====== SUPPLIED DATA ======
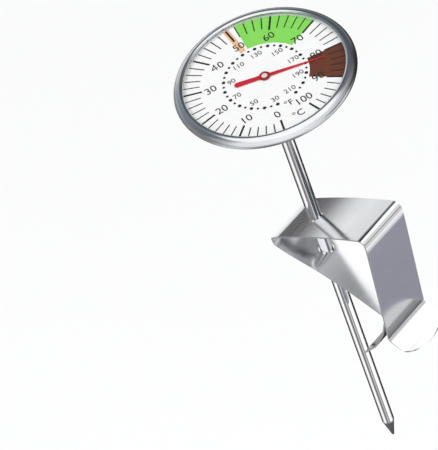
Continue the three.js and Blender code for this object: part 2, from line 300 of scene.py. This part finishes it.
# printed scale: thin layers on the dial plate
def layer(bm, outline, z0, z1):
    """closed plate from an outline in millimetres"""
    bot = [bm.verts.new(P(x, y, z0)) for x, y in outline]
    top = [bm.verts.new(P(x, y, z1)) for x, y in outline]
    bm.faces.new(top)
    bm.faces.new(bot[::-1])
    n = len(outline)
    for i in range(n):
        j = (i + 1) % n
        bm.faces.new((bot[i], bot[j], top[j], top[i]))

def bar(bm, c, r0, r1, width, z0, z1):
    a = direction(c)
    u = Vector((math.cos(a), math.sin(a))); v = Vector((-u.y, u.x)) * width / 2
    pts = [u * r0 - v, u * r1 - v, u * r1 + v, u * r0 + v]
    layer(bm, [(p.x, p.y) for p in pts], z0, z1)

def sector(bm, c0, c1, r0, r1, z0, z1):
    n = max(6, int(abs(c1 - c0) * 2))
    out = [(r1 * math.cos(direction(c0 + (c1 - c0) * i / n)), r1 * math.sin(direction(c0 + (c1 - c0) * i / n))) for i in range(n + 1)]
    inn = [(r0 * math.cos(direction(c1 + (c0 - c1) * i / n)), r0 * math.sin(direction(c1 + (c0 - c1) * i / n))) for i in range(n + 1)]
    quads_o = out; quads_i = inn[::-1]
    for i in range(n):
        layer(bm, [quads_i[i], quads_o[i], quads_o[i + 1], quads_i[i + 1]], z0, z1)

def dot(bm, r, a, rad, z0, z1, seg=20):
    cx, cy = r * math.cos(a), r * math.sin(a)
    layer(bm, [(cx + rad * math.cos(2 * math.pi * k / seg), cy + rad * math.sin(2 * math.pi * k / seg)) for k in range(seg)], z0, z1)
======
▸ WHAT YOU ARE ASKED TO DO: The whole listing above needs to be written out again exactly.

▸ SOLUTION FOR THIS EXERCISE:
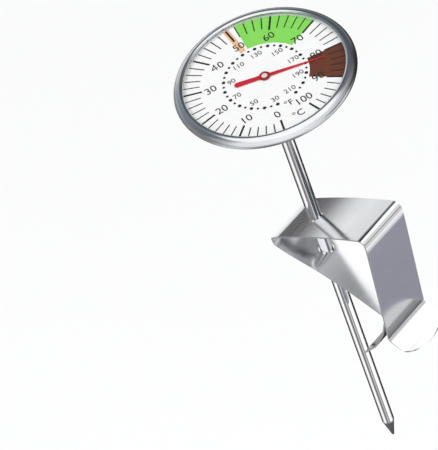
Continue the three.js and Blender code for this object: part 2, from line 300 of scene.py. This part finishes it.
# printed scale: thin layers on the dial plate
def layer(bm, outline, z0, z1):
    """closed plate from an outline in millimetres"""
    bot = [bm.verts.new(P(x, y, z0)) for x, y in outline]
    top = [bm.verts.new(P(x, y, z1)) for x, y in outline]
    bm.faces.new(top)
    bm.faces.new(bot[::-1])
    n = len(outline)
    for i in range(n):
        j = (i + 1) % n
        bm.faces.new((bot[i], bot[j], top[j], top[i]))

def bar(bm, c, r0, r1, width, z0, z1):
    a = direction(c)
    u = Vector((math.cos(a), math.sin(a))); v = Vector((-u.y, u.x)) * width / 2
    pts = [u * r0 - v, u * r1 - v, u * r1 + v, u * r0 + v]
    layer(bm, [(p.x, p.y) for p in pts], z0, z1)

def sector(bm, c0, c1, r0, r1, z0, z1):
    n = max(6, int(abs(c1 - c0) * 2))
    out = [(r1 * math.cos(direction(c0 + (c1 - c0) * i / n)), r1 * math.sin(direction(c0 + (c1 - c0) * i / n))) for i in range(n + 1)]
    inn = [(r0 * math.cos(direction(c1 + (c0 - c1) * i / n)), r0 * math.sin(direction(c1 + (c0 - c1) * i / n))) for i in range(n + 1)]
    quads_o = out; quads_i = inn[::-1]
    for i in range(n):
        layer(bm, [quads_i[i], quads_o[i], quads_o[i + 1], quads_i[i + 1]], z0, z1)

def dot(bm, r, a, rad, z0, z1, seg=20):
    cx, cy = r * math.cos(a), r * math.sin(a)
    layer(bm, [(cx + rad * math.cos(2 * math.pi * k / seg), cy + rad * math.sin(2 * math.pi * k / seg)) for k in range(seg)], z0, z1)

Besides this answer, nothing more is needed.